> _Problem to solve_:
Quote the material below exactly as written, from the first line to the line that holds "four cast arms.", endpoints included.

> _Exercise input_:
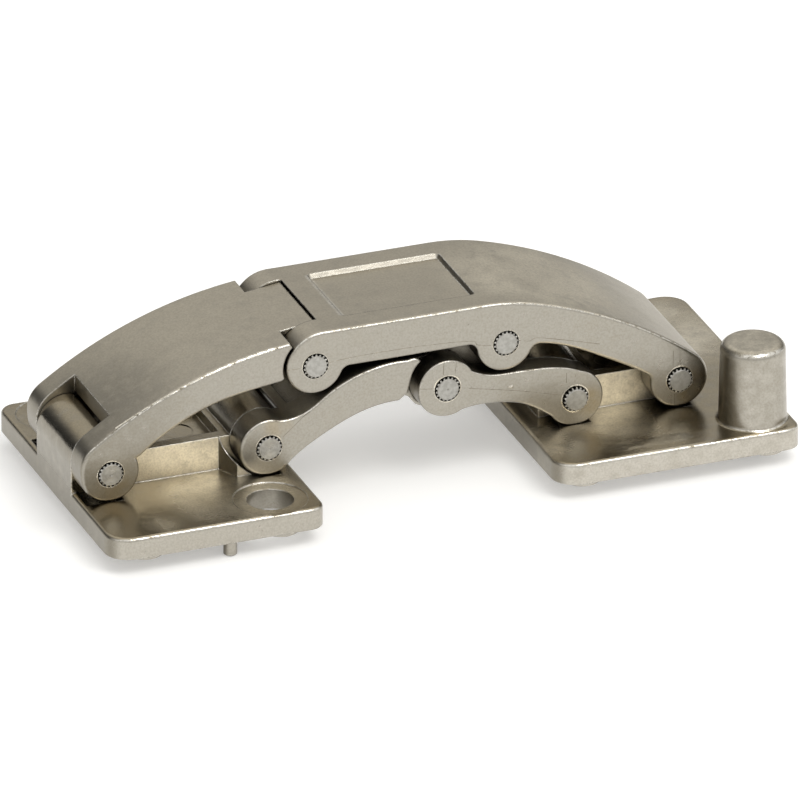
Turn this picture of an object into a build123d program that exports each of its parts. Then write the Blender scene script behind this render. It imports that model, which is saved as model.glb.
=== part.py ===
"""Seven-pivot concealed hinge: two screw-on base plates joined by four cast arms.

Millimetres, +X from the left plate to the right plate, +Z up off the mounting face.
The origin is under the middle of the opened hinge, level with the tips of the locating pegs.
"""
import os
from math import cos, pi, radians, sin
from build123d import *

# Pivot centres in the side view: x and z from the foot of the first pivot on the mounting face
PIVOTS = {
    1: (0.0, 7.55),
    2: (24.1, 7.55),
    3: (31.25, 19.3),
    4: (60.4, 17.95),
    5: (51.4, 12.25),
    6: (71.05, 7.35),
    7: (87.15, 7.6),
}
FIRST_X = -48.41

# Eyes, pins and running fits
EYE_R = 4.4
EYE_GAP = 0.35
BARREL_R = 4.44
PIN_D = 3.8
PIN_FIT = 0.05
BORE_D = PIN_D + 2 * PIN_FIT
PIN_SINK = 0.2
KNURL_FIT = 0.01
KNURL_D = BORE_D - 2 * KNURL_FIT
KNURL_ROOT_D = 3.0
KNURL_TEETH = 16
KNURL_TIP = 0.18
KNURL_ROOT = 0.2
KNURL_L = 3.2

# Base plates
PLATE_DEPTH = 48.4
PLATE_T = 3.25
CORNER_R = 3.6
TIGHT_CORNER_R = 2.5
PLATE_EDGE_R = 0.6
LEFT_X0 = FIRST_X - BARREL_R
LEFT_X1 = -20.15
RIGHT_X0 = 15.35
RIGHT_X1 = 52.85

# Locating pegs and corner pads on the undersides
PEG_D = 2.0
PEG_H = 2.6
PEG_TIP = 0.2
PEG_X = 14.1
PEG_EDGE_Y = 1.9
PAD_D = 5.2
PAD_H = 0.65
LEFT_PAD_EDGE_X = 6.0
RIGHT_PAD_EDGE_X = 4.6
PAD_EDGE_Y = 3.1
BASE_Z = PEG_H
TOP_Z = BASE_Z + PLATE_T

# Screw holes with shallow spot faces
SCREW_D = 6.8
SPOT_D = 10.8
SPOT_DEPTH = 0.15
SCREW_EDGE_X = 6.7
SCREW_EDGE_Y = 5.5
RIGHT_SCREW_EDGE_X = 5.3

# Post on the right plate
POST_D = 10.0
POST_H = 12.2
POST_DRAFT = 1.2
POST_TOP_R = 1.3
POST_ROOT_R = 0.5
POST_EDGE_X = 5.6
POST_EDGE_Y = 5.7
POST_CORE_D = 4.5
POST_CAP = 3.0

# Widths across the hinge
ARM_W = 23.0
LEFT_KNUCKLE_W = 14.2
RIGHT_KNUCKLE_W = 15.2
TONGUE_W = 14.0
INNER_TONGUE_W = 14.8
WEB_W = 13.4
SIDE_GAP = 0.1
LEFT_IN_W = LEFT_KNUCKLE_W + 2 * SIDE_GAP
RIGHT_IN_W = RIGHT_KNUCKLE_W + 2 * SIDE_GAP

# Pedestals between the knuckles
LEFT_PEDESTAL_TOP = 8.4
RIGHT_PEDESTAL_TOP = 8.5
CHANNEL_DEPTH = 1.6
CHANNEL_WALL = 1.8
CHANNEL_GAP = 1.0
EJECTOR_D = 4.6
EJECTOR_DEPTH = 0.12
CHEEK_W = 3.3
CHEEK_RUN = 1.7
KNUCKLE_6_R = 4.2
KNUCKLE_7_R = 3.1
KNUCKLE_7_FOOT = 1.0

# Play of the two pivots that close the linkage loops, as steps of the pin in the side view
SLOT_FIT = 0.12
SLOT_WALL = 0.6
PIN_2_PLAY = ((0, 0), (-1.2, 1.2), (1.1, 1.5))
KNUCKLE_2_PLAY = ((0, 0), (0.4, -1.0), (0.0, -1.7))
PIN_5_PLAY = ((0, 0), (-0.5, 1.7), (-1.0, 1.5), (-1.8, -1.6))
LINK_ROOM_R = 6.85

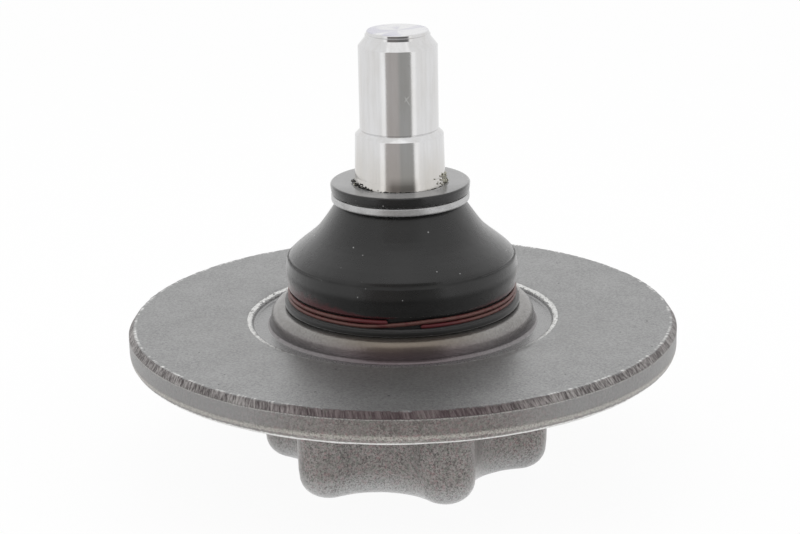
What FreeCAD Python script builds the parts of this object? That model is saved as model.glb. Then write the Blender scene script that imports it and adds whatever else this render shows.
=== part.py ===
"""Suspension ball joint: forged flanged housing, ball stud, bearing, closing ring and dust boot.

All sizes are in millimetres. The origin is the centre of the hub's flat bottom, +Z runs up the stud.
Heights called *_Z are measured from the hub's bottom.
"""
import FreeCAD, Part
import math
import os

V = FreeCAD.Vector
UP = V(0, 0, 1)

# Distance under which two heights or radii are the same
NEAR = 0.01
# How far a cut runs past the face that it opens, or a stem into what carries it
OVERRUN = 1.0
# Marks an outline's corner that is cut straight
CUT = "cut"

# Housing forging: lobed hub
HUB_HEIGHT = 27.1
HUB_LOBES = 6
HUB_TIP_R = 32.3
HUB_VALLEY_DEPTH = 8.3
HUB_LOBE_R = 6.7
HUB_DRAFT_DEG = 1.2
HUB_EDGE_R = 5.0
HUB_ROOT_R = 2.0
HUB_TURN_DEG = 19.5

# Housing forging: disc flange with its sheared trim band
FLANGE_R = 61.0
FLANGE_THICKNESS = 7.5
FLANGE_CORNER_R = 3.0
TRIM_HEIGHT = 1.5
TRIM_TAPER = 1.0

# Housing forging: boss with the rolled rim, and the machined recess round it
BOSS_R = 29.5
BOSS_TAPER = 0.5
BOSS_HEIGHT = 3.4
BOSS_ROUND_R = 2.5
BOSS_FOOT_CUT = 0.5
RECESS_WIDTH = 4.1
RECESS_DEPTH = 1.2
RECESS_WALL_LEAN = 0.3
RECESS_EDGE_WIDTH = 1.2
RECESS_EDGE_DROP = 0.3
ROLL_THICKNESS = 1.1
ROLL_OVERLAP = 1.4
ROLL_NOSE_CUT = 0.3

# Ball stud
BALL_R = 15.0
BALL_DEPTH = 8.0
BALL_FLAT_R = 5.0
NECK_R = 8.0
NECK_LENGTH = 23.0
NECK_FILLET_R = 1.5
FLARE_LENGTH = 6.0
FLARE_R = 5.0
SHANK_ROOT_R = 10.1
SHANK_TOP_R = 9.7
SHANK_LENGTH = 20.8
PIN_R = 8.65
PIN_LENGTH = 19.0
TIP_FACE_R = 6.85
TIP_LENGTH = 2.85

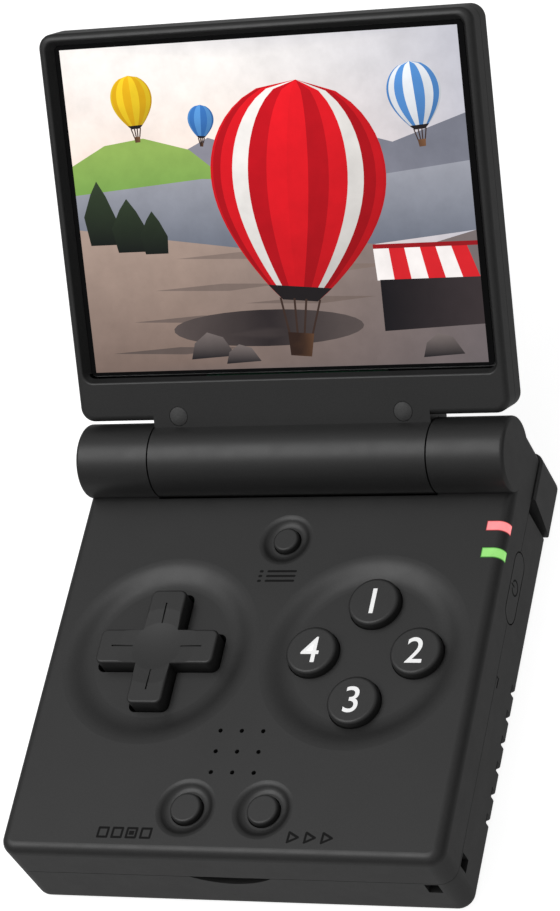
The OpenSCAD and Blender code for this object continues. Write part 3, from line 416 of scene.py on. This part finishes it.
def relief(name, polygons, place, body):
    """A dark mark as a thin solid plate with the polygons' outline; place(x, y, h) gives its points."""
    flat, faces = flatten(polygons)
    bm = bmesh.new()
    low = [bm.verts.new(place(p.x, p.y, 0.0)) for p in flat]
    for f, _ in faces:
        bm.faces.new([low[i] for i in f])
    bmesh.ops.recalc_face_normals(bm, faces=bm.faces)
    up = (Vector(place(0, 0, 1.0)) - Vector(place(0, 0, 0.0))).normalized()
    if sum(f.normal.dot(up) for f in bm.faces) < 0:
        bmesh.ops.reverse_faces(bm, faces=bm.faces)
    top = bmesh.ops.extrude_face_region(bm, geom=bm.faces[:])
    moved = [g for g in top["geom"] if isinstance(g, bmesh.types.BMVert)]
    bmesh.ops.translate(bm, verts=moved, vec=up * MARK_T * MM)
    bmesh.ops.delete(bm, geom=[v for v in bm.verts if not v.link_faces], context="VERTS")
    bmesh.ops.recalc_face_normals(bm, faces=bm.faces)
    mesh = bpy.data.meshes.new(name)
    bm.to_mesh(mesh)
    bm.free()
    mesh.materials.append(DARK_INK)
    add_object(name, mesh, body)


# ---------------------------------------------------------------- the picture on the screen

# The picture's size, and its lower left corner as a point of the lid
PIC_W, PIC_H = 78.3, 60.6
PIC_X0, PIC_S0, PIC_Z = -39.27, 17.03, -1.99
# Spacing of the points between which its colours blend
PIC_GRID = 2.6


def srgb(r, g, b):
    """Linear colour of three display values from 0 to 255."""
    return tuple(c / 12.92 if c <= 0.04045 else ((c + 0.055) / 1.055) ** 2.4
                 for c in (r / 255, g / 255, b / 255))


def blend3(a, b, t):
    """Colour a at t = 0, b at t = 1."""
    t = max(0.0, min(1.0, t))
    return tuple(x + (y - x) * t for x, y in zip(a, b))


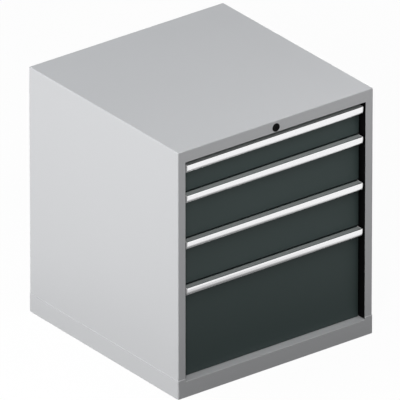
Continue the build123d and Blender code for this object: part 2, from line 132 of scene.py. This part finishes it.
def link(tree, start, end):
    tree.links.new(start, end)


def math_node(tree, operation, first, second):
    """A Math node; each input is a socket or a number."""
    node = tree.nodes.new("ShaderNodeMath")
    node.operation = operation
    for slot, value in zip(node.inputs, (first, second)):
        if isinstance(value, bpy.types.NodeSocket):
            link(tree, value, slot)
        else:
            slot.default_value = value
    return node.outputs[0]


def object_noise(tree, scale, detail=2.0, stretch=(1.0, 1.0, 1.0)):
    """Noise in the object's own metres; its scale is a socket or a number."""
    place = tree.nodes.new("ShaderNodeTexCoord")
    mapping = tree.nodes.new("ShaderNodeMapping")
    mapping.inputs["Scale"].default_value = stretch
    noise = tree.nodes.new("ShaderNodeTexNoise")
    noise.inputs["Detail"].default_value = detail
    link(tree, place.outputs["Object"], mapping.inputs["Vector"])
    link(tree, mapping.outputs["Vector"], noise.inputs["Vector"])
    if isinstance(scale, bpy.types.NodeSocket):
        link(tree, scale, noise.inputs["Scale"])
    else:
        noise.inputs["Scale"].default_value = scale
    return noise.outputs["Fac"]


def spread(tree, value, amount, middle):
    """middle plus the noise's swing about 0.5, times amount."""
    swing = math_node(tree, "SUBTRACT", value, 0.5)
    return math_node(tree, "ADD", math_node(tree, "MULTIPLY", swing, amount), middle)


def tinted(tree, colour, factor):
    """A colour made lighter or darker by a factor near 1."""
    scale = tree.nodes.new("ShaderNodeVectorMath")
    scale.operation = "SCALE"
    link(tree, colour, scale.inputs[0])
    link(tree, factor, scale.inputs["Scale"])
    return scale.outputs["Vector"]


# Finishes

def socket_kind(label):
    return "NodeSocketColor" if label == "Colour" else "NodeSocketFloat"


def new_group(name, defaults):
    """A finish's node group with its sockets, and its inner input and output nodes."""
    tree = bpy.data.node_groups.new(name, "ShaderNodeTree")
    for label, default in defaults.items():
        socket = tree.interface.new_socket(label, in_out="INPUT", socket_type=socket_kind(label))
        socket.default_value = default
    for label in ("Colour", "Roughness", "Height"):
        tree.interface.new_socket(label, in_out="OUTPUT", socket_type=socket_kind(label))
    return tree, tree.nodes.new("NodeGroupInput"), tree.nodes.new("NodeGroupOutput")


def wire_finish(tree, given, out, tone, wander, height):
    """Noises that vary the given colour and roughness, and one that gives the height."""
    factor = spread(tree, tone, given.outputs["Tone"], 1.0)
    link(tree, tinted(tree, given.outputs["Colour"], factor), out.inputs["Colour"])
    rough = spread(tree, wander, given.outputs["Wander"], given.outputs["Roughness"])
    link(tree, rough, out.inputs["Roughness"])
    link(tree, height, out.inputs["Height"])


def coating_group():
    """Powder coat: faint cloudy tone, fine orange peel and a roughness that wanders a little."""
    tree, given, out = new_group(
        "powder_coat",
        {"Colour": grey(0.5), "Tone": 0.04, "Roughness": 0.45, "Wander": 0.08,
         "Peel Scale": PEEL_SCALE})
    cloud = object_noise(tree, CLOUD_SCALE)
    handled = object_noise(tree, HANDLED_SCALE, detail=4.0)
    peel = object_noise(tree, given.outputs["Peel Scale"])
    wire_finish(tree, given, out, cloud, handled, peel)
    return tree


def drawn_group(name, stretch):
    """Fine lines left along a drawn, rolled or extruded length."""
    tree, given, out = new_group(
        name, {"Colour": grey(0.8), "Tone": 0.05, "Roughness": 0.3, "Wander": 0.12})
    lines = object_noise(tree, LINE_SCALE, detail=3.0, stretch=stretch)
    smudge = object_noise(tree, SMUDGE_SCALE, detail=3.0)
    wire_finish(tree, given, out, lines, smudge, lines)
    return tree


def finish_material(name, group, values, bump, metallic=0.0, specular=0.5):
    """A material whose colour, roughness and relief come from a shared group."""
    material = bpy.data.materials.new(name)
    material.use_nodes = True
    tree = material.node_tree
    shader = tree.nodes["Principled BSDF"]
    shader.inputs["Metallic"].default_value = metallic
    shader.inputs["Specular IOR Level"].default_value = specular
    source = tree.nodes.new("ShaderNodeGroup")
    source.node_tree = group
    for label, value in values.items():
        source.inputs[label].default_value = value
    link(tree, source.outputs["Colour"], shader.inputs["Base Color"])
    link(tree, source.outputs["Roughness"], shader.inputs["Roughness"])
    relief = tree.nodes.new("ShaderNodeBump")
    relief.inputs["Strength"].default_value = bump
    relief.inputs["Distance"].default_value = RELIEF_DEPTH
    link(tree, source.outputs["Height"], relief.inputs["Height"])
    link(tree, relief.outputs["Normal"], shader.inputs["Normal"])
    return material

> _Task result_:
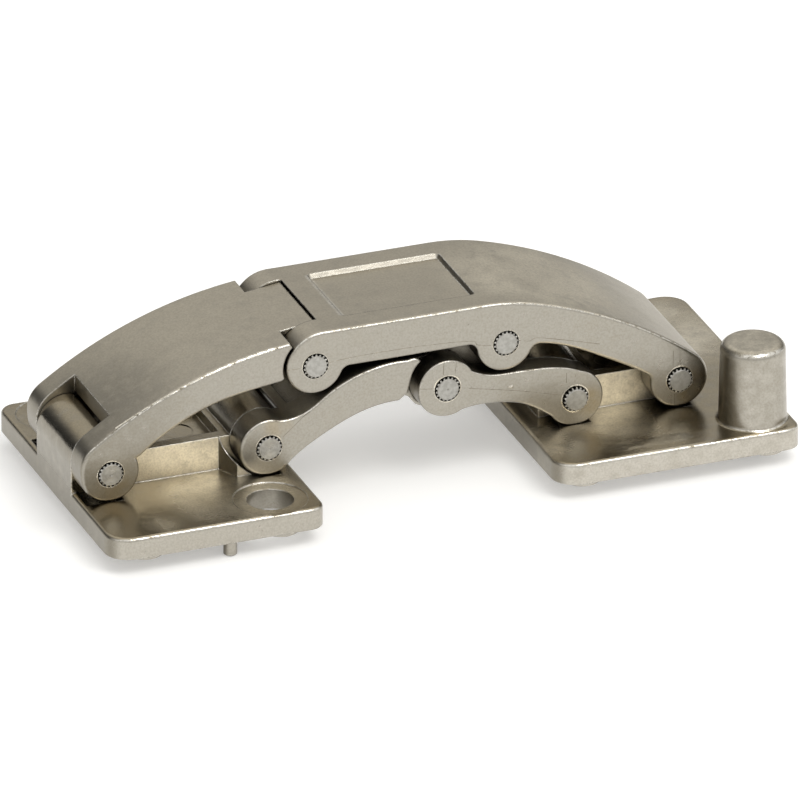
Turn this picture of an object into a build123d program that exports each of its parts. Then write the Blender scene script behind this render. It imports that model, which is saved as model.glb.
=== part.py ===
"""Seven-pivot concealed hinge: two screw-on base plates joined by four cast arms.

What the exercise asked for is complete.